I intended this article to be much more technical, but in the end, it does not matter. There are a lot of articles about performance out there, most of them do not make sense. What I wanted to say is that you can make your program run fast in any language. What matters is that you make it fast without sacrificing simplicity and language features. Also you need to keep balance in all things.

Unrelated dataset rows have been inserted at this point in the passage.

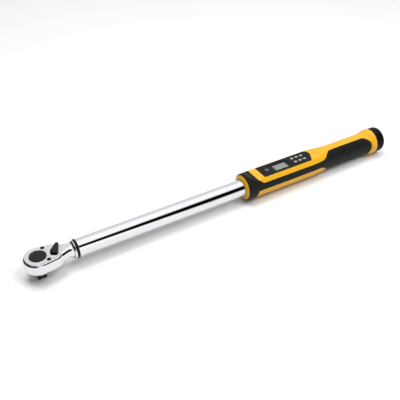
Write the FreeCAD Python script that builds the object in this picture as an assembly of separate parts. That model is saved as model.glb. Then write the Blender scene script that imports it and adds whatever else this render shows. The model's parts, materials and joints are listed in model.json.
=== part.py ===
import FreeCAD, Part
import math
import os

# Electronic torque wrench, millimetres.
# The tool axis runs along +X from the drive to the cap, and the display faces +Z.
# Shapes are built with z measured from the tool axis and x from the drive axis,
# and are lifted by AXIS_HEIGHT when they are written, so that the origin is the
# centre of the drive square's tip.

# ---- driving dimensions -------------------------------------------------
AXIS_HEIGHT = 26.5          # tool axis above the tip of the drive square

SQUARE = 12.7               # half-inch drive
HEAD_TOP = 11.0
HEAD_BOTTOM = -10.0
HEAD_R = 21.3               # round end of the head, about the drive axis
SHOULDER_X = 18.5           # second circle of the pear outline
SHOULDER_R = 19.0
COVER_MARGIN = 2.9          # rim of the head outside the cover plate
COVER_T = 2.2
POCKET_FLOOR = -7.0
DISC_R = 11.64              # visible top disc of the drive
SCREW_X, SCREW_Y = 11.6, 13.4
SCREW_HEAD_R = 3.0
SCREW_SOCKET_R = 1.4
LEVER_X = 25.0              # pivot of the lever and of the pawl
LEVER_ANGLE = 56.0          # lever from +X towards +Y, at rest
SHAFT_R = 4.0
BALL_Z = -AXIS_HEIGHT + 7.2
BALL_R = 2.4
BALL_PROUD = 1.0            # ball outside the flat of the square

TEETH = 48
GEAR_TIP_R = 14.5
TOOTH_DEPTH = 0.85
GEAR_BOTTOM, GEAR_TOP = -6.3, 8.3
JOURNAL_R = 11.0
TOOTH_GAP = 0.05            # running gap between pawl and gear teeth
PAWL_ROCK = 4.8             # pawl angle each side of its middle
PAWL_WEB_R = 15.6           # clear of the teeth between the two toothed ends
PAWL_BACK_R = 18.2
PAWL_HALF_ANGLE = 39.0

COLLAR_X0, COLLAR_X1 = 49.2, 52.7
SEAL_X1 = 56.6
SHANK_R, SHANK_END = 8.0, 76.0
PIN_X, PIN_R = 66.0, 1.98   # cross pin through the shank and the beam
TUBE_R = 14.0
TUBE_BORE = 12.5
TUBE_END = 596.0
BEAM_NECK_X0, BEAM_NECK_X1, BEAM_END = 86.0, 126.0, 152.0
LEAD_HEIGHT = 8.4           # wires pass the beam's rear end here

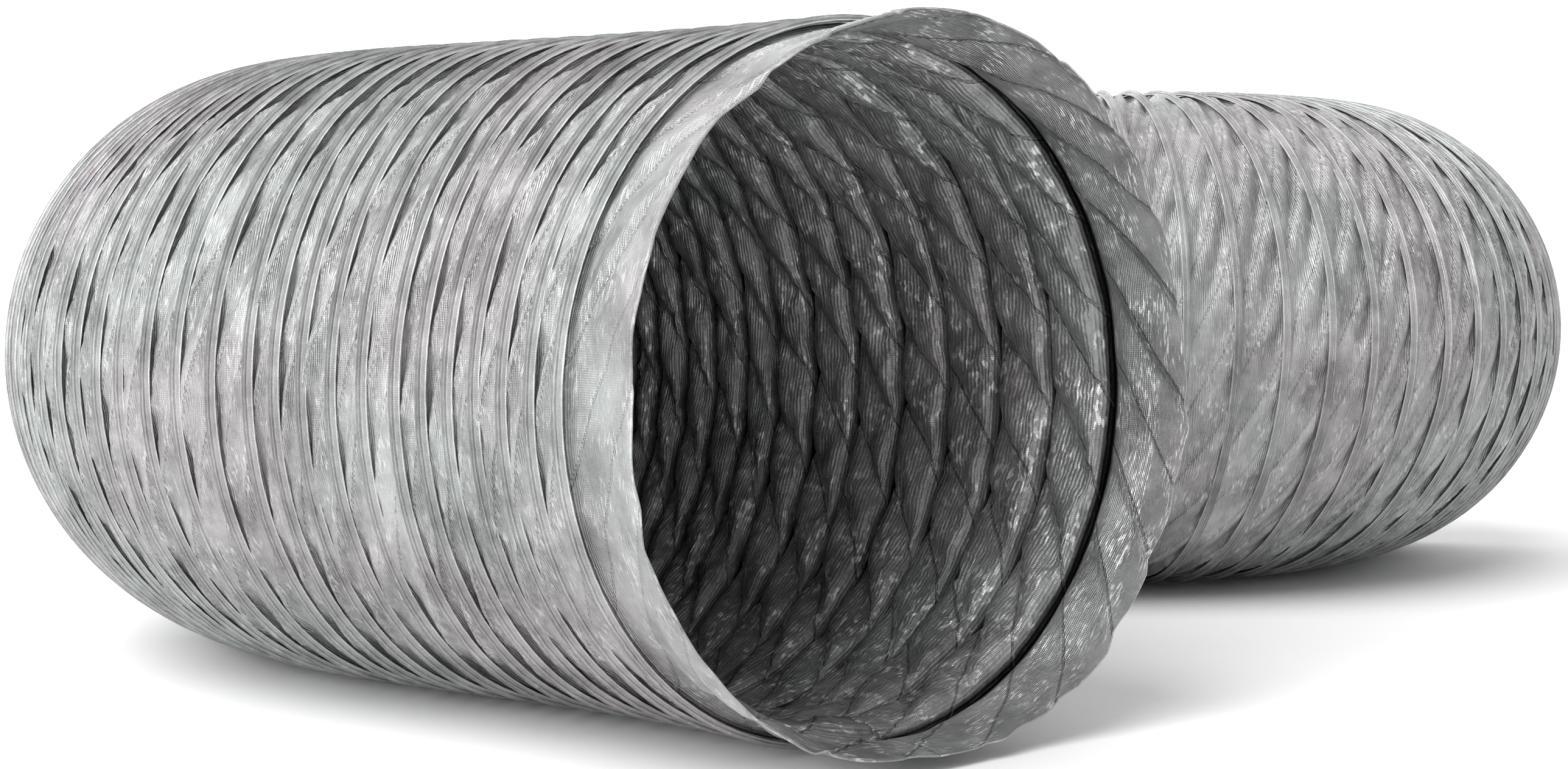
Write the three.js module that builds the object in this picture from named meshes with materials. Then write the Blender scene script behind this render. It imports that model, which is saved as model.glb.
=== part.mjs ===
// Flexible air duct, nominal bore 300 mm, lying on a floor in a loose S.
//
// A spring-steel wire runs round the duct as one long helix. A fabric skin lies inside the wire and
// a narrow cover strip, welded to the skin, runs over it. A plain fabric cuff at each end goes over
// a round spigot. The duct bends, lifts and stretches anywhere along its length. Here it does so in
// eight flex zones, and the lengths between them are stiff.
//
// Millimetres, +Z up. The origin is on the floor, at the middle of the duct's footprint.

import * as THREE from 'three';

const RIB_RADIUS = 150;          // outside of the cover strip, from the duct's centreline
const STRIP_HEIGHT = 1.15;       // cover strip, flat side to peak
const STRIP_HALF_WIDTH = 1.1;
const WIRE_RADIUS = 0.8;
const SKIN_WALL = 1.2;
const CUFF_WALL = 1.5;
const CUFF_LENGTH = 34;
const CLEARANCE = 0.35;          // between layers, and between neighbouring lengths

const SIDES = 12;                // corners round the duct, one of them touching the floor
const SKIN_STEP = 20;            // longest straight piece of skin along the centreline
const PATH_STEP = 1;             // spacing of the centreline's own stations

const STRIP_BASE = RIB_RADIUS - STRIP_HEIGHT;
const WIRE_CENTRE = STRIP_BASE - CLEARANCE - WIRE_RADIUS;
const SKIN_OUTER = WIRE_CENTRE - WIRE_RADIUS - CLEARANCE;

// The centreline from the mouth to the tail: length of each run, and how far it turns left over it.
const MOUTH_HEADING = 39;        // degrees left of +Y, looking into the duct from its mouth
const RUNS = [
  { length: 150, turn: 17 },
  { length: 90, turn: 2 },
  { length: 90, turn: -19 },
  { length: 450, turn: -137 },
  { length: 120, turn: -5 },
  { length: 120, turn: 18 },
  { length: 270, turn: 82 },
];
const LENGTH = RUNS.reduce((sum, run) => sum + run.length, 0);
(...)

For illustration I used snapshots from popular Russian cartoon Смешарики (there is English translation out there, but the original is better). The plot of this specific chapter is that there is a race in the desert and everyone is building a bizarre-looking race car. In the end, everyone crashes: one is too fast and can’t turn in time, one blown up, one went flying, and after all the winner was the simplest and slowest one (and it is not the conclusion I want to draw from the article above).



Alexander Nozik

Senior research scientist at MIPT, (ex) team lead at JetBrains Research.